Our dexterous contributor Charlie checks out the Imperial War Museum North, tucked behind Manchester United Old Trafford football ground, here’s her verdict.
…As a vintage lover, it’s very easy to glamorise some of the darker periods in our history. Picture a handsome man in a WWII army uniform and you think of Vera Lynn, Victory Rolls and underwear made of parachute silk.
You might not be thinking of families torn apart, death, evacuation and that handsome man going off to the horrors of war and not returning.
Though this sounds strong, it’s something we often forget and to be honest, my recent trip to the Imperial War Museum North was a little bit of a reality check. It’s all too easy to think of the romance of an era, rather than the reality.
Not that the Museum is all doom and gloom, far from it. It’s brilliant. It offers something for all levels of visitor, from someone with an avid interest, to the more casual visitor- perhaps a parent visiting with the kids.
The most important part of the Museum are the staff. They’re very knowledgeable and their activities such as What Nancy Did Next (a story told about Nancy, a WWII Land Girl, using puppets/dolls) to the Time Stack Handling sessions (where staff allow you to get hands on with artefacts) mean that even the youngest of visitor can learn comfortably.
Another striking element is the Big Picture Show. At set times every day, the rooms darken and images are projected onto the walls, accompanied by interviews and recordings on a specific subject. While we were there, the show covered ‘Children and War’. Listening to children talk about evacuation, separation, bombing and their experiences as child soldiers is probably harder on the adults than it is on the children.
However, before we surround ourselves with the negative, there are positives to be found in war.
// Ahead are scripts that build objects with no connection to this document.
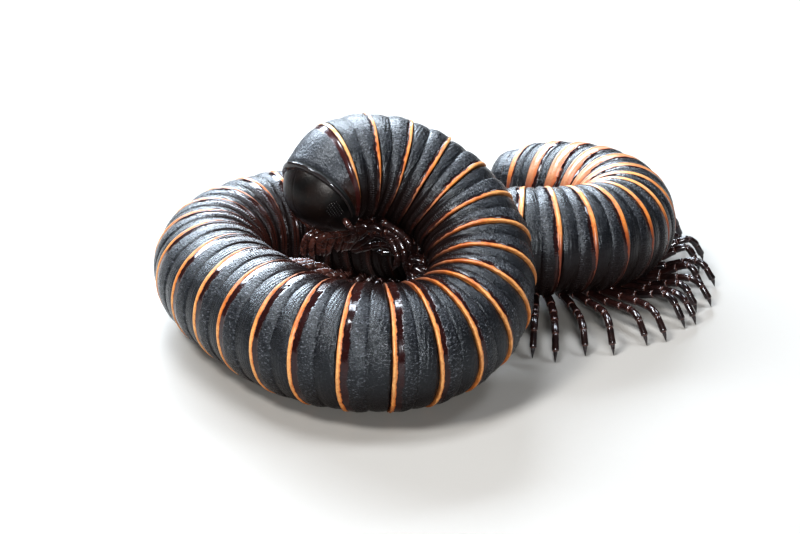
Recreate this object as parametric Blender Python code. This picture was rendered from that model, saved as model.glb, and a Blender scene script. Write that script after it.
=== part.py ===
"""Giant spirostreptid millipede, adult, life size, as a still model.

The body is a jointed cylinder of hard rings.  The front half lies on its side
in a flat coil with the belly towards the middle, and the head end is raised
over the coil.  The hind half stands on its legs and makes a U-turn.

Units are metres in Blender; the named sizes below are millimetres, times MM.
+Z is up, the floor is z = 0, and the animal faces the -X side.
"""
import bpy
import bmesh
import math
import numpy as np
from mathutils import Vector, Matrix

for old in list(bpy.data.objects):
    bpy.data.objects.remove(old, do_unlink=True)

# ------------------------------------------------------------------ sizes (mm)
MM = 0.001
BODY_R = 4.5            # largest radius of the trunk
NECK_R = 3.95           # radius of the first rings, behind the collum
HIND_R = 4.25           # radius of the rings that stand upright
BODY_LENGTH = 107.2     # along the centre line, collum front to the last ring
EDGE_FLARE = 1.02       # rear edge of each ring, raised over the mean radius
FRONT_SINK = 0.955      # front of each ring, tucked into the one before
SIDES = 14              # facets round the trunk
RING_COUNT = 46         # collum = ring 1, the tail piece carries ring 46
RINGS_PER_LENGTH = 4    # rings in each named trunk length
SPLIT_GAP = 0.45        # clear gap between two trunk lengths on the centre line
FLOOR_CUT = 0.0         # every facet below this level is planed to a flat
LEG_R = 0.37            # corner radius of the three-sided legs, 0.55 mm thick
LEG_SOCKETS = (0.17, 0.36)  # sockets from the belly line, times the radius

# Stations of the centre line, head to tail: x, y, z in mm, and the roll of the
# belly in degrees (0: belly faces the middle of the coil, 90: straight down).
STATIONS = [
    (-6.8, -13.9, 12.8, 86), (-2.2, -11.7, 13.3, 84), (2.5, -11.9, 11.5, 72),
    (5.5, -14.6, 8.6, 46), (5.6, -18.8, 6.0, 24), (2.7, -22.6, 4.6, 8),
    (-2.1, -24.1, 4.5, 0), (-6.7, -22.3, 4.5, 0), (-10.2, -18.5, 4.5, 0),
    (-13.0, -14.3, 4.5, 2), (-14.4, -9.5, 4.5, 8), (-12.9, -4.7, 4.5, 20),
    (-8.8, -1.8, 4.5, 36), (-3.7, -1.7, 4.5, 52), (1.0, -3.5, 4.6, 66),
    (5.5, -6.0, 5.0, 80), (10.3, -7.5, 5.5, 90), (15.1, -6.1, 5.2, 90),
    (17.9, -2.0, 4.7, 90), (17.5, 3.0, 4.5, 90), (14.3, 6.9, 4.3, 90),
    (10.2, 9.9, 3.9, 90)]

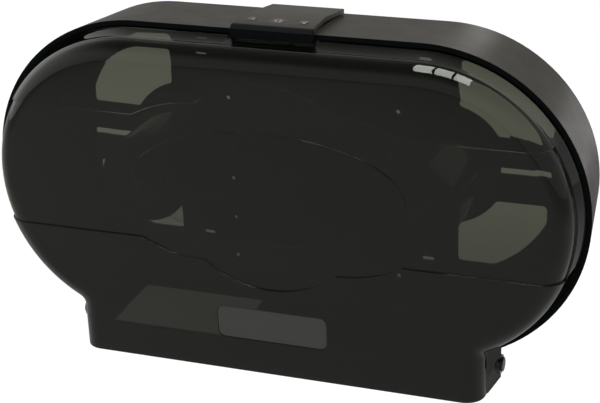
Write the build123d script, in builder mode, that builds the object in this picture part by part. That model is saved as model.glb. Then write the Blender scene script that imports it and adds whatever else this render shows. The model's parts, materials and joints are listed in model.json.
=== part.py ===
from build123d import *

import os

# Twin jumbo toilet roll dispenser for a wall: rear casing, clear cover, lock, hinges, hubs, shutter.
# Millimetres. +Z is up and +X is to the right of someone facing the dispenser. The wall is the plane Y = 0
# and the room is towards -Y. The origin is on the wall, midway between the casing's two round ends and a
# little below their middle line.
# A "depth" is a distance from the wall.

# ---------------------------------------------------------------- casing outline
OVERALL_WIDTH = 508.0          # across the two round ends, at the casing's front
END_RADIUS = 134.8             # radius of each round end, at the casing's front
END_RISE = 3.5                 # middle line of the round ends above the origin
WALL_TAPER = 9.7               # how much smaller the outline is at the wall, all round
CASING_DEPTH = 86.2            # from the wall to the casing's front ring
CASING_WALL = 3.0              # side wall and back wall
FRONT_RING_WIDTH = 7.0         # flat ring round the casing's open front
FRONT_RING_DEPTH = 3.0

# ---------------------------------------------------------------- casing skirt, paper exit and shutter guides
SKIRT_REACH = 66.3             # from the middle of each round end out to the side of the cover's skirt
SKIRT_SIDE_STEP = 11.4         # each side of the casing's skirt stands this far inside the cover's
SKIRT_DROP = 11.2              # underside of the casing's skirt, below the round ends
SKIRT_WALL = 3.0
EXIT_END_MARGIN = 10.1         # from the side of the casing's skirt to the end of the paper exit
EXIT_BACK = 10.7               # depth of the exit's back edge
EXIT_FRONT_MARGIN = 2.2        # from the casing's front to the exit's front edge
APRON_THICKNESS = 2.0          # plate that hangs from the front edge of the skirt's floor
APRON_DROP = 5.0               # below the skirt's floor
APRON_END_MARGIN = 1.0         # from the side of the casing's skirt to the apron's end
BACK_GUIDE_END = 3.0           # the back guide runs past the exit by this much
FRONT_GUIDE_HALF = 50.0        # the front guide holds only the middle of the shutter
GUIDE_LIP = 4.0                # how far each guide hangs over the shutter
GUIDE_LIP_THICKNESS = 2.0

# ---------------------------------------------------------------- cover
SEAM_GAP = 0.5                 # between the casing's front ring and the cover
COVER_INSET = 3.8              # the cover's base stands this far inside the casing's outline
COVER_WALL = 3.2
BEVEL_DEPTH = 13.0             # bevelled rim, from the seam forwards
BEVEL_INSET = 4.7              # how far the rim leans in over that depth
COVER_FRONT = 118.0            # depth of the front face
DOME_RADIUS = 16.5             # rounding between the rim and the front face
BAND_RECESS = 1.5              # the wave band lies this much behind the panels above and below it
OVAL_HEIGHT = 1.1              # the oval stands this proud of the band
OVAL_HALF_WIDTH = 115.4
OVAL_HALF_HEIGHT = 48.0
BAND_MIDDLE = 16.2             # height of the middle of the band and of the oval
BAND_HALF_HEIGHT = 54.1        # at the ends
SHOULDER_X = 112.0             # where the band starts to widen
SHOULDER_RISE = 14.4           # how much it has widened at the foot of the arch
ARCH_HALF_WIDTH = 57.0
ARCH_RISE = 20.3               # height of the arch above its feet

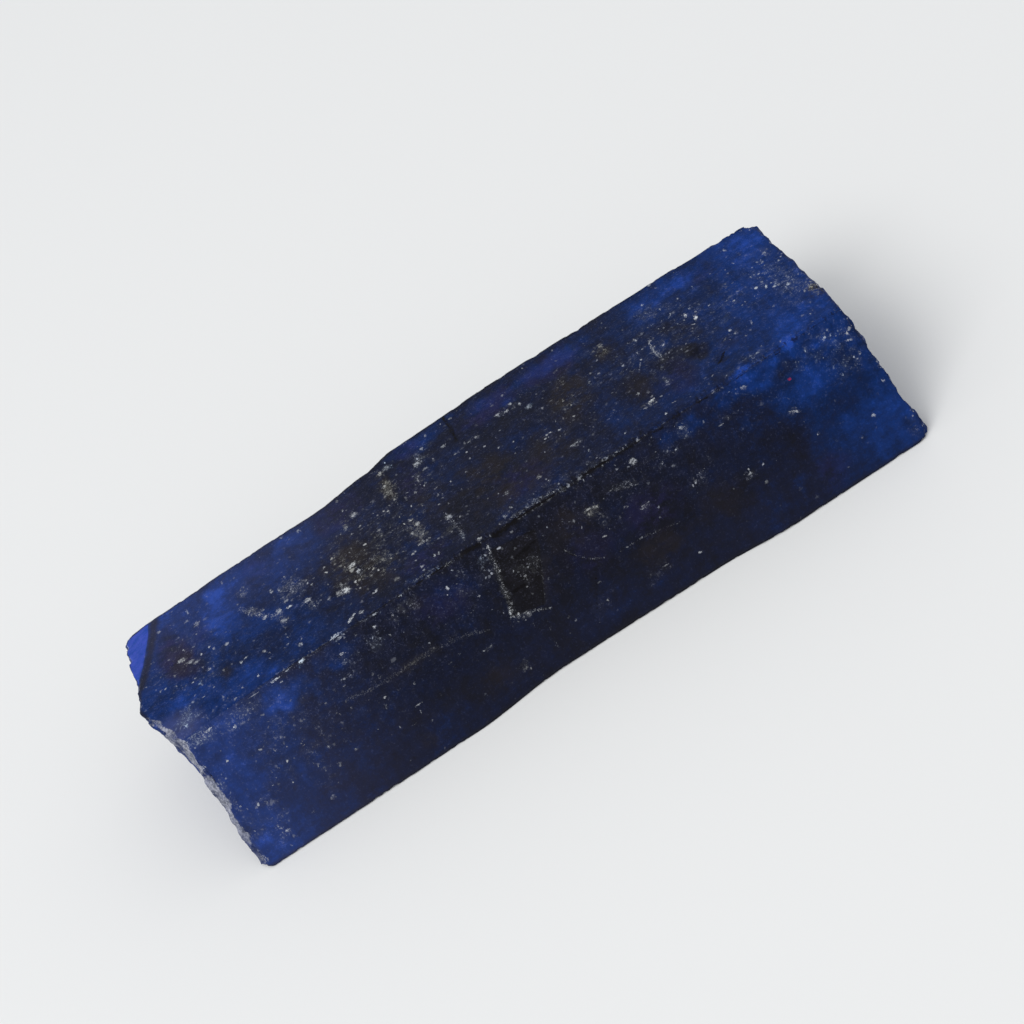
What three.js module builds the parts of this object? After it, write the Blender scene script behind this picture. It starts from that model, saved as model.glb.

The exhibition Saving Lives: Frontline Medicine in a Century of Conflict is incredible. Looking at medicine on the front line, from the earliest conflicts to the present day, it charts some of the developments in medicine that may not have been possible without war. Without the extreme conditions on the battlefield, or the particular wounds experienced, we may not have developed so many techniques that save lives every day.
I cannot praise it enough. Conflict is such an important part of our history and time creates distance and romance, but it’s the reality that is important.
How else are we going to avoid it in future?